2. **Structural Comparison:** The interface presents a clear comparison between the "Response to Evaluate" and a "Reference Answer." The reference answer is more concise and uses more technical terminology ("selectively process," "cognitive process") compared to the evaluated response, which is more descriptive and example-driven.
3. **Interface Design:** The UI uses a clean, card-based layout with light gray borders and subtle shadows. Text is primarily black on a white background. Selected interactive elements (the checkbox) use a blue accent color.
4. **Footnotes:** The rating scale labels have superscript numbers (⁽¹⁾ to ⁽⁵⁾), suggesting the presence of additional explanatory notes or definitions for each rating level, though these notes are not visible in the screenshot.
### Interpretation
This image depicts a snapshot of a human-in-the-loop evaluation process for AI systems, likely part of a reinforcement learning from human feedback (RLHF) pipeline or a quality assurance protocol. The interface is designed to standardize and guide the assessment of AI-generated content against specific criteria—in this case, factual accuracy.
The selected rating (5) implies the evaluator found the AI's explanation of "visual attention" to be comprehensive, correct, and aligned with established understanding. The presence of a "Reference Answer" serves as a gold standard or anchor for the evaluator, helping to calibrate their judgment.
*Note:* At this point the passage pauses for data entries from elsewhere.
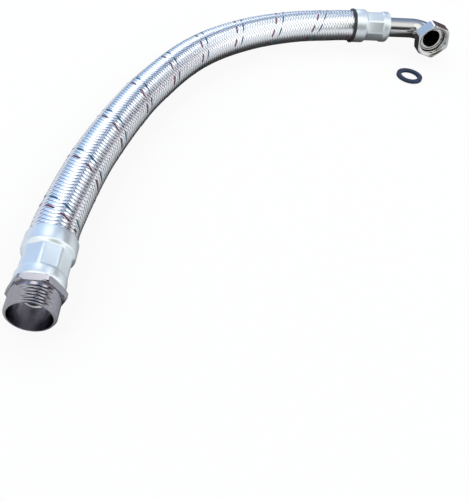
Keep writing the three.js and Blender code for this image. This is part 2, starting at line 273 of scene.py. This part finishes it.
# Lights: name, place and target in metres, width in metres, power in watts, and colour
LIGHTS = [
    ("overhead", (0.1, 0.2, 1.4), (0, 0, 0), 1.6, 6, (1, 1, 1)),
    ("left_window", (-1.2, 0.9, 0.9), (0, 0.05, 0), 0.8, 4, (0.85, 0.92, 1)),
]

HOSE_BODY = "hose"
NUT_BODY = "nut"

FERRULE_LENGTH = BELL_LENGTH + SHOULDER_LENGTH + WAIST_LENGTH + SHOULDER_LENGTH + BULGE_LENGTH
WAIST_START = BELL_LENGTH + SHOULDER_LENGTH
WAIST_END = WAIST_START + WAIST_LENGTH
THREAD_LENGTH = THREAD_TURNS * THREAD_PITCH + THREAD_RELIEF
NIPPLE_LENGTH = THREAD_LENGTH + MALE_HEX_LENGTH + SEAT_GAP
PIPE_RADIUS = PIPE_DIAMETER / 2


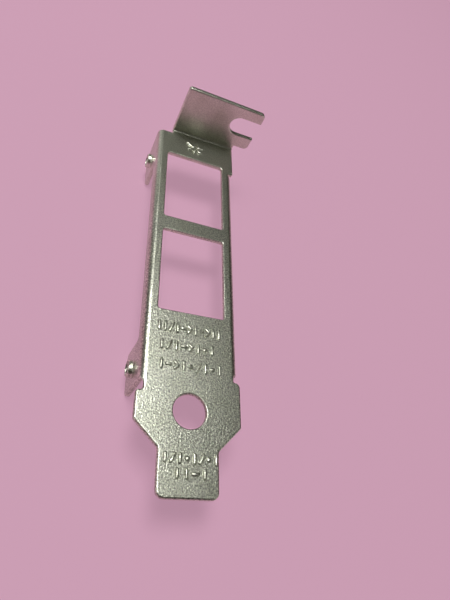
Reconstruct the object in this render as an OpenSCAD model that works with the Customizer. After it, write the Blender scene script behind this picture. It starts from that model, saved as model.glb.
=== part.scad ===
// Low-profile expansion-card bracket, folded from one sheet: a face plate with two connector
// windows and a round hole, a chamfered tongue, two side flanges, two card tabs with drawn and
// tapped collars, and a top tab with an open screw slot.
// Millimetres. Origin at the centre of the round hole, on the outer face.
// +x runs across the face, +y along it towards the top tab, +z out of the outer face.

/* [Sheet] */
// Thickness of the sheet
sheet = 0.86; // [0.74:0.02:0.98]
// Inside radius of the side bends
side_bend = 0.40; // [0.30:0.05:0.60]
// Inside radius of the top bend
top_bend = 0.50; // [0.40:0.05:0.80]

/* [Face plate] */
// Length from the tongue's end to the upper surface of the top tab
overall_length = 79.20; // [78.8:0.1:80.0]
// Height of the round hole above the tongue's end
hole_height = 13.30; // [12.8:0.1:13.6]
// Radius of the round hole
hole_r = 2.90; // [2.4:0.1:3.4]
// Width over the two side flanges
body_width = 17.60; // [17.4:0.1:17.9]
// Width over the shoulders
shoulder_width = 18.42; // [18.2:0.02:18.8]
// Top of the left shoulder, above the round hole
left_shoulder = 2.75; // [2.4:0.05:2.9]
// Top of the right shoulder, above the round hole
right_shoulder = 6.00; // [5.6:0.1:6.2]
// Rounding of the shoulder corners
shoulder_round = 0.55; // [0.3:0.05:0.8]
// Depth of the relief notches, in from the shoulder's side
relief_depth = 1.20; // [1.0:0.05:1.4]

/* [Tongue] */
// Width of the tongue
tongue_width = 10.19; // [9.8:0.01:10.6]
// Straight length of the tongue's sides
tongue_straight = 7.20; // [6.8:0.1:7.6]
// Rounding of the tongue's end corners
tongue_round = 1.30; // [1.0:0.1:2.0]

/* [Windows] */
// Width of each window
window_width = 12.80; // [12.0:0.1:13.2]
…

The optional feedback field encourages nuanced critique beyond a simple score.
The core informational content is the textual definition and explanation of "visual attention." The evaluated response provides a broad, accessible definition with practical examples, while the reference answer offers a more succinct, mechanistic definition focused on selective processing. The evaluator's choice suggests that the broader, example-rich response was considered fully accurate and factual, meeting the highest standard set for the task. The interface itself is a tool for collecting structured human feedback to measure and improve AI performance.